The audience, regrettably, loses, too. Fascinating and painfully instructive as Rogers’s lesson in historical statecraft might be, it rarely comes to life as drama, despite his earnest effort to put a human face on both its stratagems and its costs. The scenes contain lively dialogue exchanges, often studded with sharply sardonic comebacks, but, at least in Bartlett Sher’s production, the characters and the action tend to linger on one somber note and one sluggish rhythm throughout, with each scene lumbering to a full stop.

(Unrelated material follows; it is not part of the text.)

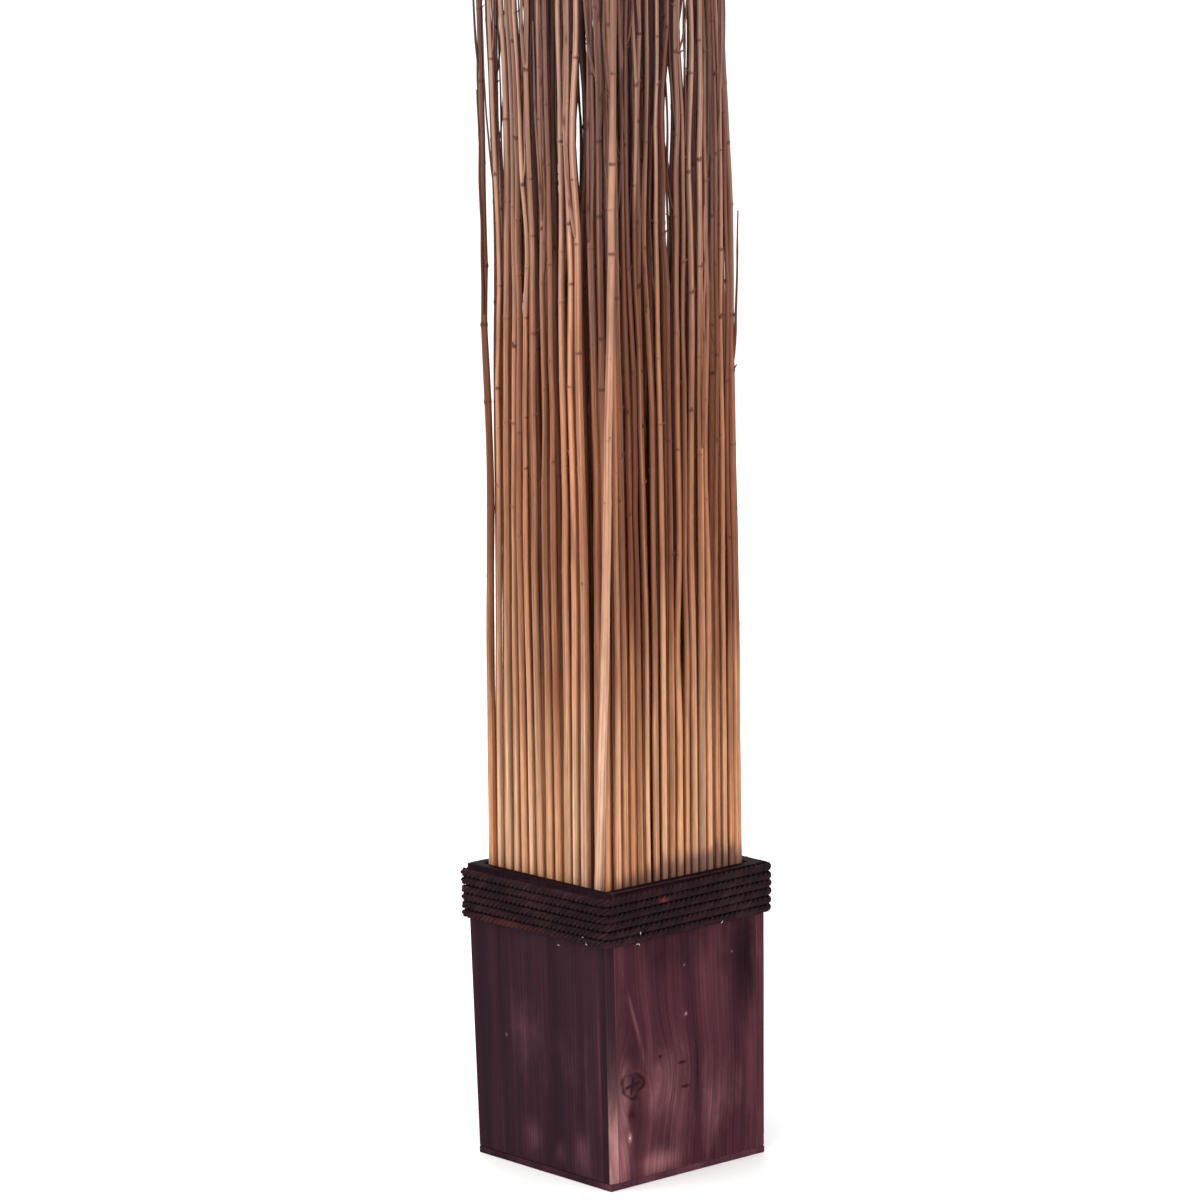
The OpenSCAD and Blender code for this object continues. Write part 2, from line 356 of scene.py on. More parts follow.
def stained_wood_paint(name, dark, middle, light, wear_and_highlight):
    """Softwood boards under a thin purple-brown stain, paler on the arrises from a little wear and
    from a painted highlight.
    """
    paint = Paint(name, Specular_IOR_Level=0.015)
    grain = paint.attribute("grain", "Vector")
    edge = paint.attribute("edge")
    knot = paint.attribute("knot")
    pale = paint.attribute("pale")

    warp = paint.streaks(grain, (14, 14, 3), 2.0)
    across = paint.plus(paint.part(grain, 0), paint.times(warp, 16 * MM))
    rings = paint.math("SINE", paint.times(across, FULL_TURN / RING_SPACING))
    bands = paint.streaks(grain, (45, 45, 2.2), 3.0)
    fibres = paint.streaks(grain, (520, 520, 9), 4.0, 0.6)
    cloud = paint.streaks(grain, (16, 16, 9), 3.0, 0.6)
    blots = paint.streaks(grain, (95, 95, 45), 4.0, 0.65)

    colour = paint.mix(paint.span(bands, 0.34, 0.68), dark, middle)
    lit = paint.plus(paint.plus(pale, paint.swing(cloud, 1.1)), paint.swing(blots, 0.5))
    colour = paint.mix(paint.span(lit, 0.0, 1.0), colour, light)
    colour = paint.mix(paint.span(lit, -0.15, -0.9), colour, linear(24, 13, 19))
    colour = paint.mix(paint.times(paint.span(rings, 0.0, 1.0), 0.20), colour, dark)
    colour = paint.tint(colour, paint.span(fibres, 0.3, 0.72, 0.78, 1.20))
    colour = paint.mix(paint.span(knot, 0.15, 1.0, 0.0, 0.85), colour, linear(30, 14, 19))

    scuff = paint.streaks(grain, (60, 60, 14), 4.0)
    # Paler arrises and ends: wear, and on the arrises a painted highlight as well.
    rubbed = paint.times(paint.span(edge, 0.3, 1.0), paint.span(scuff, 0.36, 0.62, 0.4, 0.95))
    colour = paint.mix(rubbed, colour, wear_and_highlight)
    chip = paint.span(pale, 1.6, 2.2)
    colour = paint.mix(chip, colour, linear(196, 172, 170))

    roughness = paint.span(fibres, 0.3, 0.7, 0.5, 0.7)
    relief = paint.plus(fibres, paint.times(rings, 0.12))
    return paint.finish(colour, roughness, relief, 0.3, 0.3 * MM)


def rope_paint():
    """Dark brown twisted natural fibre, each strand spun from finer yarns."""
    paint = Paint("twisted_rope", Specular_IOR_Level=0.04)
    around = paint.attribute("around")
    along = paint.attribute("along")
    tone = paint.attribute("tone")
    rust = paint.attribute("rust")
    turn = paint.plus(paint.times(around, YARNS), paint.times(along, -YARN_TWIST))
    yarn = paint.math("SINE", paint.times(turn, FULL_TURN))
    place = paint.place()
    fuzz = paint.noise(place, 900, 4.0, 0.7)
    broad = paint.noise(place, 55, 3.0)
    colour = paint.mix(paint.span(broad, 0.35, 0.7), linear(34, 19, 24), linear(56, 36, 41))
    colour = paint.mix(paint.span(yarn, -0.2, 1.0, 0.0, 0.5), colour, linear(62, 42, 48))
    colour = paint.mix(paint.span(fuzz, 0.58, 0.8, 0.0, 0.5), colour, linear(84, 60, 60))
    colour = paint.mix(paint.times(tone, 0.35), colour, linear(26, 15, 19))
    colour = paint.mix(rust, colour, linear(132, 62, 46))
    relief = paint.plus(paint.times(yarn, 0.6), fuzz)
    return paint.finish(colour, 0.82, relief, 0.8, 0.35 * MM)


def grit_paint(name, dark, light, speck, scale, roughness, strength):
    """Crumbly solids: the cast ballast and the dry foam."""
    paint = Paint(name)
    place = paint.place()
    cloud = paint.noise(place, scale, 5.0, 0.65)
    pores = paint.node("TexVoronoi", ("Vector", place), ("Scale", scale * 9)).outputs["Distance"]
    colour = paint.mix(paint.span(cloud, 0.35, 0.65), dark, light)
    colour = paint.mix(paint.span(pores, 0.05, 0.3, 0.7, 0.0), colour, speck)
    return paint.finish(colour, roughness, paint.plus(cloud, pores), strength, 0.8 * MM)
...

The deeper passions that might motivate a Westerner like Warnock to dive into this mucky confusion on the other side of the world rarely reveal themselves. (The one wisp of motive Rogers gives his hero is a previous job that he messed up elsewhere in the region.) The repeated motifs meant to characterize Warnock and the other foreign agents start to seem like laborious running gags, and Rogers severely hampers his script’s believability by having both the Soviet and British agents turn into drunks who mouth off in public every time he needs to have somebody non-American explicate a political point. When Warnock, near the play’s end, suddenly discovers a truth that has been evident to any reasonably alert audience member for some time, you start to wonder if Rogers might simply be trying to demonstrate that all spies are jerks. Which makes it hard to countenance his asking us to spend two and a half hours among them. Staying home to read a good short history of Afghanistan, if such exists, might be more to the point.

Although the relatively unvaried, stately pace of Sher’s production, acting as a brake on the drama, might be partly responsible for its lack of liftoff, Sher has unquestionably gotten strong performances from all his principals, each firmly rooted but never lacking showiness when fireworks are called for. White, making instantaneous switches between sage-like serenity and warrior fury, is a marvel to watch. Aronov handles the Soviet agent’s mix of rant and humor with aplomb, and nobody goes to pieces onstage more juicily than Mays. Davidson’s solidity, slightly metallic and monochrome, is like a steel girder supporting Rogers’s large, blank-walled structure. I wish, for their sake and their colleagues’, that the edifice itself were more rewarding to visit. But history is as tough on playwrights as it is on empires.